By Alan D.D.
It has been a time since I realized that while people tend to think that they have the right to criticize you, you do have to listen to some of those critics. Ask yourself if some of their comments have a good purpose and have no harm intended in them. Could there be a positive outcome?
Of course, in the end, the hardest and crudest of critics will be yourself. But draw a clear line between you and whichever mental health issue you’re dealing with. Then it becomes clear that change is more useful than we try to convince ourselves. Also, keep in mind that change is inevitable.
I ripped myself apart
My youth has been plagued with demons, problems, negativity, bullying, abuse and nightmares. Being who I am, to keep myself being loyal to who I wanted and still want to be, gave me more issues that I could ever list. Despite the pain, it has been worth it most of the time. There were also many things I could have avoided if I had stopped and looked before acting.
I forced myself to rip my own self apart, to burn and destroy the negative parts and keep as healthy as possible the good ones. Those which I needed to keep with myself. A quick example is that I used to keep my thoughts to myself. Everything that I wanted to do, say or try was kept in the most secret of places inside my mind. That’s not the case at all these days.

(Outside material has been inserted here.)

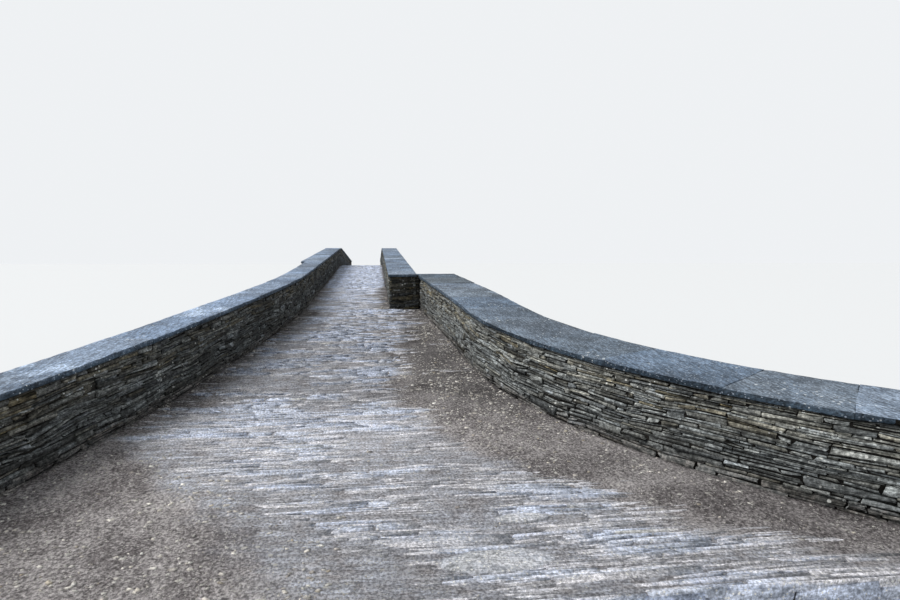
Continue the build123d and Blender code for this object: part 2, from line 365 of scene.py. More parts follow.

When you discover there are parts of you that do not help, do not heal and do not bring anything positive, cut them out and throw them in the fire. Then watch them burn while you smile and have a nice, sweet drink, chocolate if possible. And search for the best replacement, one that makes everything you want it to, maybe even more.
A happy monster
Now, we all know that people will keep on talking. But as Oscar Wilde said, “There is only one thing in life worse than being talked about, and that is not being talked about.” I couldn’t agree more. You can say I’m trying to make this part of my life philosophy, not minding if people look at me as if I were a monster.
In fact, if I’m a monster in the eyes of those who look at me, those that think they have the right to judge and raise their voices when I do what makes me happy, I can say I’m a happy monster.
I’m more than the sum of my parts, more than who I am and what people think I should be. I’m an amazing Frankenstein, and I wouldn’t want it to be otherwise.
Just as I did before, I’m doing now, ripping my parts, destroying everything that doesn’t do any good to my plans. And despite it being a painful process, I greet the tears with a smile. They mean I’m nearer to my ideal self and getting far away from what I should be. As I say, there will never be enough happy monsters in the world.